#### REQUEST
Report only the number of lines in this material that include "copy".

#### DATA SEGMENT
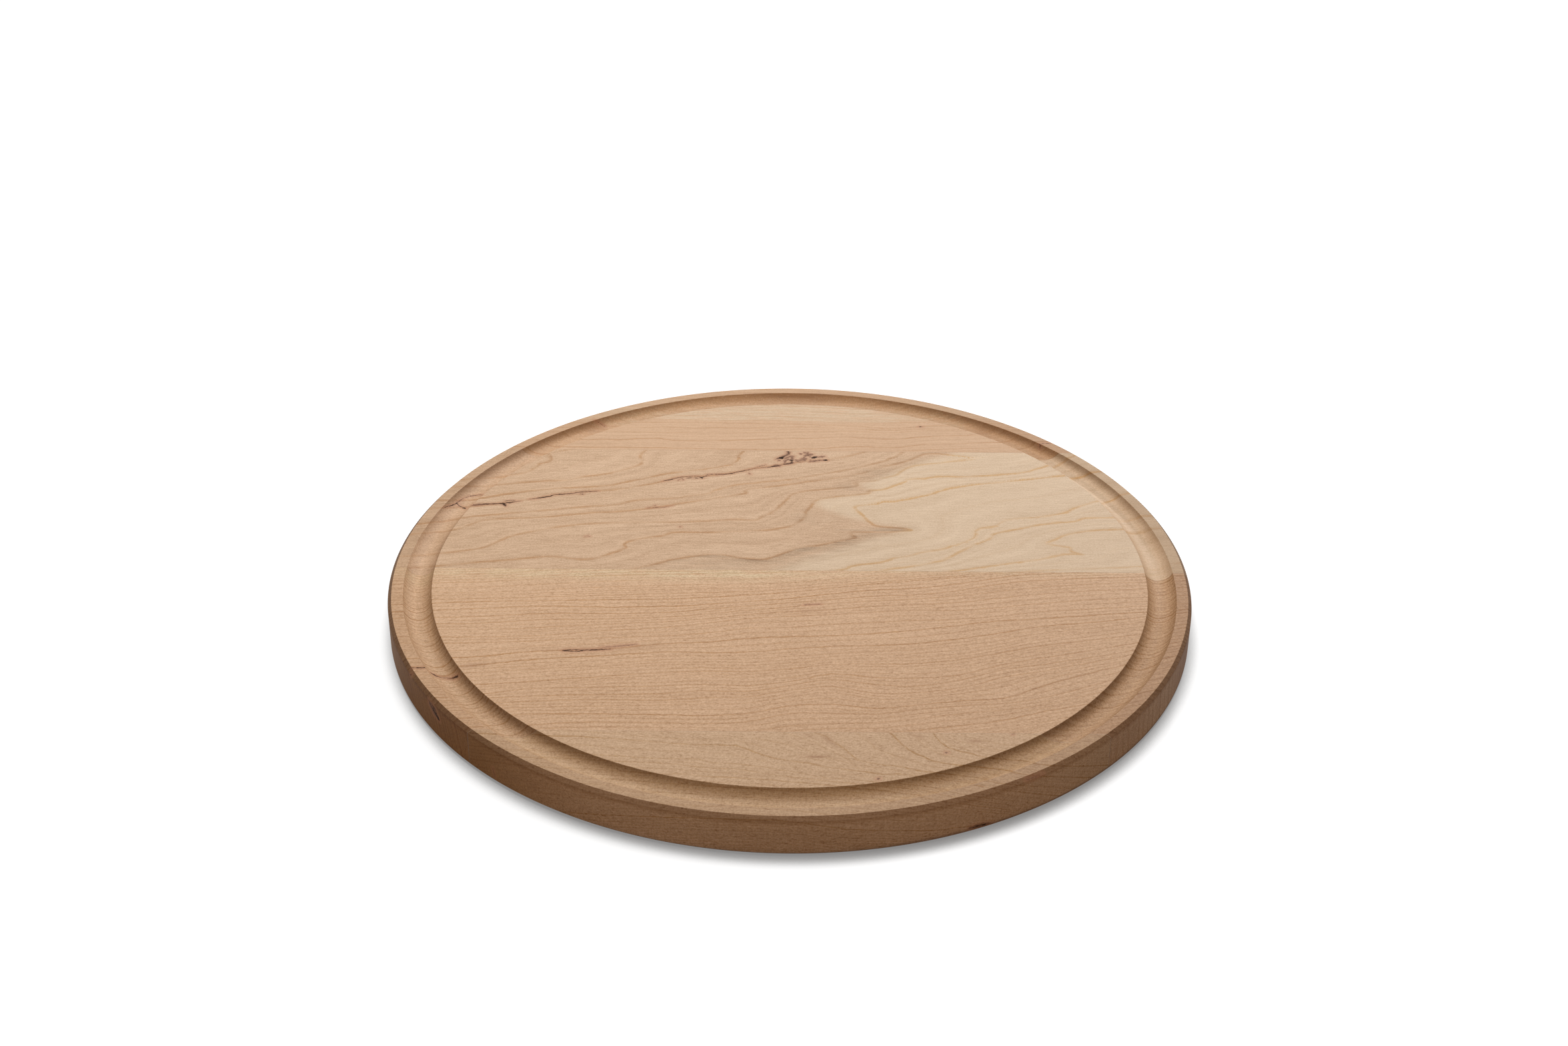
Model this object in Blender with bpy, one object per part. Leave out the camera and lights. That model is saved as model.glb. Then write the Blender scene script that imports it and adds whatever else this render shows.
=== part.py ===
"""Round cutting board, edge-glued from four staves, with a juice groove near its rim.

The panel is made as a joiner makes it. Planks are glued edge to edge with their grain along X,
and the glued panel is then turned round, chamfered at both edges and routed with one ring-shaped
groove. Here each plank, and each film of glue between two planks, is cut to the same turned
shape, so the surfaces run on across every seam.

Units are metres, +Z is up, and the origin is the centre of the underside.
"""

import math

import bmesh
import bpy

# Finished disc
BOARD_DIAMETER = 0.400
BOARD_THICKNESS = 0.0205
EDGE_CHAMFER = 0.0018

# Juice groove, cut by a round-nosed cutter, with a flat land between it and the chamfer
RIM_LAND = 0.0057
GROOVE_WIDTH = 0.014
GROOVE_DEPTH = 0.0046

# Two full-width staves meet at the board's centre line, and the outer two fill out the circle
STREAKED_STAVE_WIDTH = 0.1235
STRAIGHT_STAVE_WIDTH = 0.1375
GLUE_FILM = 0.00015

# How finely the round surfaces are faceted
TURNING_STEPS = 192
GROOVE_STEPS = 12
SMOOTH_ANGLE = math.radians(25)

# Rough planks are wider and thicker than the disc that is turned from them
SAWING_ALLOWANCE = 0.010

BOARD_RADIUS = BOARD_DIAMETER / 2
FLAT_RADIUS = BOARD_RADIUS - EDGE_CHAMFER
GROOVE_OUTER_LIP = FLAT_RADIUS - RIM_LAND
GROOVE_CENTRE_RADIUS = GROOVE_OUTER_LIP - GROOVE_WIDTH / 2

# Seam positions along Y, from the back of the board to its front
BACK_SEAM = STREAKED_STAVE_WIDTH
CENTRE_SEAM = 0.0
FRONT_SEAM = -STRAIGHT_STAVE_WIDTH
ROUGH_EDGE = BOARD_RADIUS + SAWING_ALLOWANCE

BACK_WOOD = (0.66, 0.46, 0.31)
STREAKED_WOOD = (0.62, 0.44, 0.30)
STRAIGHT_WOOD = (0.64, 0.44, 0.29)
FRONT_WOOD = (0.60, 0.42, 0.28)
GLUE_COLOUR = (0.30, 0.19, 0.11)
WOOD_ROUGHNESS = 0.62
GLUE_ROUGHNESS = 0.45


def clear_scene():
    """Remove every object that the file holds, so that a second run starts afresh."""
    for thing in list(bpy.data.objects):
        bpy.data.objects.remove(thing, do_unlink=True)


def finish(name, colour, roughness):
    """Make a plain Principled finish."""
    material = bpy.data.materials.new(name)
    material.use_nodes = True
    surface = material.node_tree.nodes["Principled BSDF"]
    surface.inputs["Base Color"].default_value = (*colour, 1.0)
    surface.inputs["Roughness"].default_value = roughness
    surface.inputs["Metallic"].default_value = 0.0
    return material


def link_object(name, mesh, parent=None):
    """Put a mesh into the scene as an object that stands at the board's origin."""
    thing = bpy.data.objects.new(name, mesh)
    thing.parent = parent
    bpy.context.scene.collection.objects.link(thing)
    return thing


def groove_profile():
    """List the groove's arc as (radius, height) points, from its outer lip to its inner lip."""
    half_width = GROOVE_WIDTH / 2
    nose_radius = (half_width ** 2 + GROOVE_DEPTH ** 2) / (2 * GROOVE_DEPTH)
    nose_height = BOARD_THICKNESS + nose_radius - GROOVE_DEPTH
    half_angle = math.atan2(half_width, nose_radius - GROOVE_DEPTH)
    points = []
    for step in range(GROOVE_STEPS + 1):
        angle = half_angle * (1 - 2 * step / GROOVE_STEPS)
        radius = GROOVE_CENTRE_RADIUS + nose_radius * math.sin(angle)
        points.append((radius, nose_height - nose_radius * math.cos(angle)))
    return points


def turned_profile():
    """List the disc's half section, from its underside round the edge to the cutting face."""
    side = [
        (FLAT_RADIUS, 0.0),
        (BOARD_RADIUS, EDGE_CHAMFER),
        (BOARD_RADIUS, BOARD_THICKNESS - EDGE_CHAMFER),
        (FLAT_RADIUS, BOARD_THICKNESS),
    ]
    return side + groove_profile()


def turned_blank():
    """Turn the finished disc as one guide solid, which each piece is then cut to."""
    shape = bmesh.new()
    verts = [shape.verts.new((radius, 0.0, height)) for radius, height in turned_profile()]
    edges = [shape.edges.new(pair) for pair in zip(verts, verts[1:])]
    bmesh.ops.spin(
        shape,
        geom=verts + edges,
        cent=(0.0, 0.0, 0.0),
        axis=(0.0, 0.0, 1.0),
        angle=2 * math.pi,
        steps=TURNING_STEPS,
        use_merge=True,
    )
    open_edges = [edge for edge in shape.edges if edge.is_boundary]
    bmesh.ops.holes_fill(shape, edges=open_edges, sides=0)
    bmesh.ops.recalc_face_normals(shape, faces=shape.faces)
    mesh = bpy.data.meshes.new("turned_blank")
    shape.to_mesh(mesh)
    shape.free()
    mesh.shade_smooth()
    mesh.set_sharp_from_angle(angle=SMOOTH_ANGLE)
    blank = link_object("turned_blank", mesh)
    blank.hide_render = True
    blank.display_type = "WIRE"
    return blank


def plank_mesh(name, front, back):
    """Saw a rough plank that runs along X, between two flat edges on given Y planes."""
    low = -SAWING_ALLOWANCE
    high = BOARD_THICKNESS + SAWING_ALLOWANCE
    shape = bmesh.new()
    end = [
        shape.verts.new((-ROUGH_EDGE, y, z))
        for y, z in ((front, low), (back, low), (back, high), (front, high))
    ]
    face = shape.faces.new(end)
    grown = bmesh.ops.extrude_face_region(shape, geom=[face])
    far_end = [item for item in grown["geom"] if isinstance(item, bmesh.types.BMVert)]
    bmesh.ops.translate(shape, verts=far_end, vec=(2 * ROUGH_EDGE, 0.0, 0.0))
    bmesh.ops.recalc_face_normals(shape, faces=shape.faces)
    mesh = bpy.data.meshes.new(name)
    shape.to_mesh(mesh)
    shape.free()
    return mesh


def turned_piece(name, front, back, material, blank, board):
    """Cut one plank, or one film of glue, to the turned shape of the board."""
    mesh = plank_mesh(name, front, back)
    mesh.materials.append(material)
    piece = link_object(name, mesh, parent=board)
    turning = piece.modifiers.new("turned round and grooved", "BOOLEAN")
    turning.operation = "INTERSECT"
    turning.solver = "EXACT"
    turning.object = blank
    return piece


def build_staves(blank, board):
    """Cut the four staves, from the back of the board to its front."""
    half_film = GLUE_FILM / 2
    turned_piece(
        "back_stave", BACK_SEAM + half_film, ROUGH_EDGE,
        finish("back stave wood", BACK_WOOD, WOOD_ROUGHNESS), blank, board,
    )
    turned_piece(
        "streaked_stave", CENTRE_SEAM + half_film, BACK_SEAM - half_film,
        finish("streaked stave wood", STREAKED_WOOD, WOOD_ROUGHNESS), blank, board,
    )
    turned_piece(
        "straight_grain_stave", FRONT_SEAM + half_film, CENTRE_SEAM - half_film,
        finish("straight-grain stave wood", STRAIGHT_WOOD, WOOD_ROUGHNESS), blank, board,
    )
    turned_piece(
        "front_stave", -ROUGH_EDGE, FRONT_SEAM - half_film,
        finish("front stave wood", FRONT_WOOD, WOOD_ROUGHNESS), blank, board,
    )


def build_glue_films(blank, board):
    """Cut the film of glue that fills each seam, flush with the wood on every side."""
    seams = {
        "back_glue_film": BACK_SEAM,
        "centre_glue_film": CENTRE_SEAM,
        "front_glue_film": FRONT_SEAM,
    }
    half_film = GLUE_FILM / 2
    for name, seam in seams.items():
        glue = finish(name.replace("_", " "), GLUE_COLOUR, GLUE_ROUGHNESS)
        turned_piece(name, seam - half_film, seam + half_film, glue, blank, board)


def build_board():
    """Build the whole board on one empty that stands at the centre of its underside."""
    board = link_object("round_cutting_board", None)
    blank = turned_blank()
    build_staves(blank, board)
    build_glue_films(blank, board)


clear_scene()
build_board()
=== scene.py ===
"""Round cutting board of four edge-glued staves with a juice groove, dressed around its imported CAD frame.

Sizes inside the classes are millimetres, as on a maker's drawing, and turn into metres where a mesh
or a lamp needs them. The origin is the centre of the underside and the cutting face looks up.
"""

from __future__ import annotations

import logging
import math
from dataclasses import dataclass, field
from enum import Enum
from typing import Any, Iterable, Sequence, Union

import bmesh
import bpy
import numpy as np
from mathutils import Matrix, Vector

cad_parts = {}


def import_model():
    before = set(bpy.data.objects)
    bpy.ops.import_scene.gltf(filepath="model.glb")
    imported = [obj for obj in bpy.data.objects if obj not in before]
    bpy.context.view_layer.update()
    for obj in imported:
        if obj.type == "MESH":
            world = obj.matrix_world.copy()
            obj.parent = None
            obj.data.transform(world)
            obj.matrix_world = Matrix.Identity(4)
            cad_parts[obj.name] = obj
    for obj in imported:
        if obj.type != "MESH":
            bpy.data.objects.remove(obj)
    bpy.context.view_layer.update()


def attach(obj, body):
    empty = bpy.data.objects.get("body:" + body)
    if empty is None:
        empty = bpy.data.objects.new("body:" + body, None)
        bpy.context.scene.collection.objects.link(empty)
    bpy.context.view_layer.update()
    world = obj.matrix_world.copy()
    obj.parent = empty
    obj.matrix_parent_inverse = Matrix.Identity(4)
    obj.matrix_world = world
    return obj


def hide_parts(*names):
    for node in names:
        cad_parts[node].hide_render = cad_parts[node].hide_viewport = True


LOG = logging.getLogger("cutting_board")
MM = 0.001
FAR_OFF = -99.0
NO_GUM = -9.0
Point = tuple[float, float]
Colour = tuple[float, float, float]
Socket = bpy.types.NodeSocket
Number = Union[Socket, float]
Shade = Union[Socket, Colour]


# The board's lengths and its turned shape


@dataclass(frozen=True)
class BoardSizes:
    """The turned board's lengths, the same as in its CAD source."""

    diameter: float = 400.0
    thickness: float = 20.5
    chamfer: float = 1.8
    rim_land: float = 5.7
    groove_width: float = 14.0
    groove_depth: float = 4.6
    streaked_width: float = 123.5
    straight_width: float = 137.5
    glue_film: float = 0.15

    @property
    def radius(self) -> float:
        """Radius of the outside."""
        return self.diameter / 2.0

    @property
    def flat_radius(self) -> float:
        """Radius where the cutting face meets its chamfer."""
        return self.radius - self.chamfer

    @property
    def outer_lip(self) -> float:
        """Radius of the groove's outer lip."""
        return self.flat_radius - self.rim_land

    @property
    def groove_centre(self) -> float:
        """Radius of the groove's lowest line."""
        return self.outer_lip - self.groove_width / 2.0

    @property
    def nose_radius(self) -> float:
        """Radius of the round-nosed cut that leaves the groove."""
        half = self.groove_width / 2.0
        return (half**2 + self.groove_depth**2) / (2.0 * self.groove_depth)

    @property
    def back_seam(self) -> float:
        """Y of the seam between the back and the streaked stave."""
        return self.streaked_width

    @property
    def front_seam(self) -> float:
        """Y of the seam between the straight-grain and the front stave."""
        return -self.straight_width


@dataclass(frozen=True)
class Corner:
    """One corner of the turned outline and how far sanding has eased it."""

    r: float
    z: float
    ease: float = 0.0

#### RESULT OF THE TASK
2